A cet effet, la création d'un Corps Spécial de Garde-Frontière à l'instar de ce qui existe dans plusieurs pays occidentaux ( USA ) et arabes ( Égypte ) s'avère d'une extrême nécessite .
Investi d'une certaine autonomie en terme de commandement, recrutement,équipement, entrainement, gestion... Ce corps agit exclusivement dans la bande frontalière terrestre et maritime. Le reste des corps agissent, chacun en ce qui le concerne, en deçà de la limite de cette zone .
Le corps de Garde-Frontière ferait partie intégrante de l' armée nationale. Celui de la Garde Nationale appartient toujours au MI .
Création de régions militaires
Au risque de déroger au devoir de réserve, je dirais qu'aucune armée, sur cette terre, n'est aussi jalousement centralisée que la nôtre. Pour n'importe quelle broutille, on est obligé de se rendre à la capitale où le tout est groupé, Etats-Majors, Grandes Écoles, Administration, Organes Centraux ...etc .
La création de Régions Militaires, à l' algérienne, serait une option salvatrice qui nous évitera tant d'ennuis d'ordres opérationnel, logistique, administratif...etc. Chaque région militaire possède son propre état-major, ses unités combattantes terre-air-mer, sa base logistique. Le personnel qui s'y trouve serait dans sa majorité originaire de cette région,ce qui constitue une motivation supplémentaire pour les jeunes de s'acquitter de leurs obligations militaires pas très loin de chez eux.
Aussi et comme les autres institutions de l'État, l'armée souffre d'un handicap de taille, celui d'une bureaucratie tentaculairequi doit être élaguée en rénovant son administration, redynamisant sa direction et opérant une reconfiguration pragmatique et possédant une vision moderniste.
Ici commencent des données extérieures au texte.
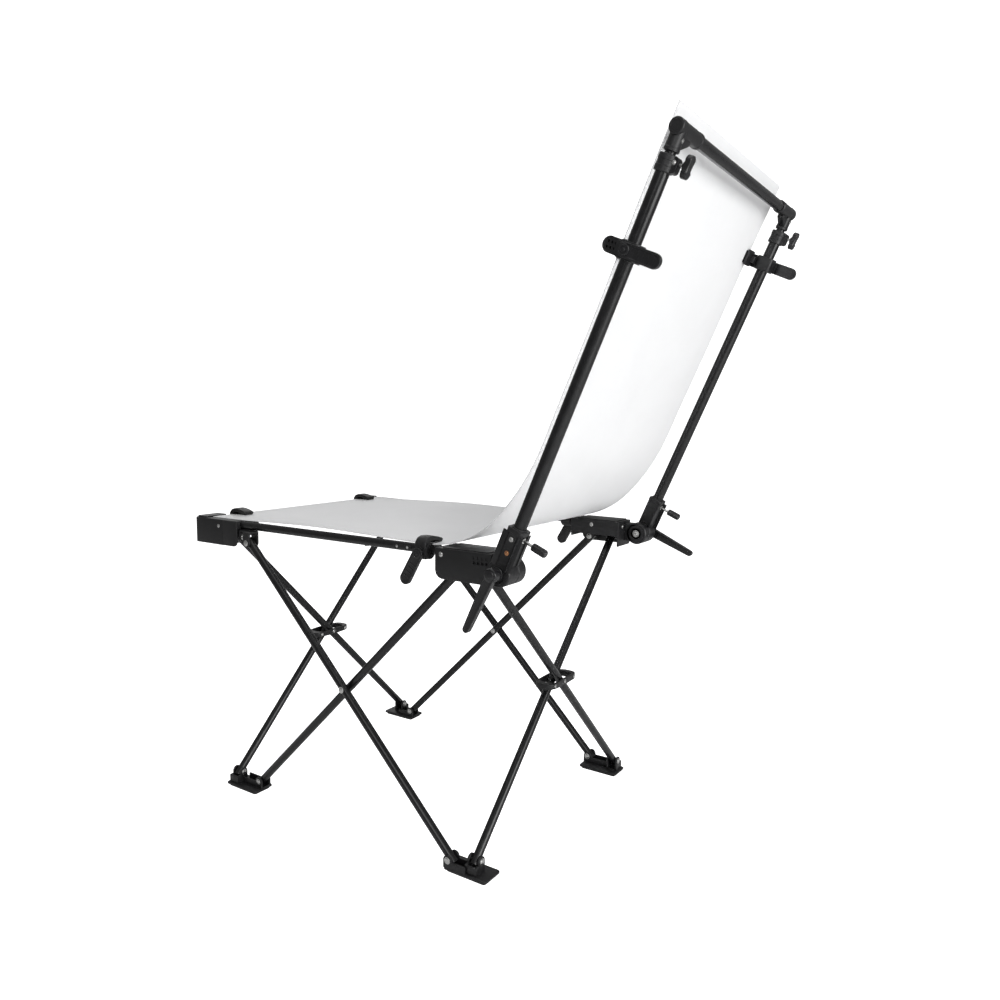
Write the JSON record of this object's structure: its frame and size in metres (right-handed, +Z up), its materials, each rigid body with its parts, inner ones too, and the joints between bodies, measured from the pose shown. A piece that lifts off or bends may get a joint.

D'aucuns pensent, à raison, que le temps n'est plus à la réflexion. Il est plutôt à l'action.Notre système de défense doit sortir, au plus vite, de cette posture de " stand - by " qui a trop duré.Notre armée doit débroussailler son maquis bureaucratique ainsi que ses pesanteurs océanes, elle doit être contre la méthode jacobine qui consiste à tout centraliser.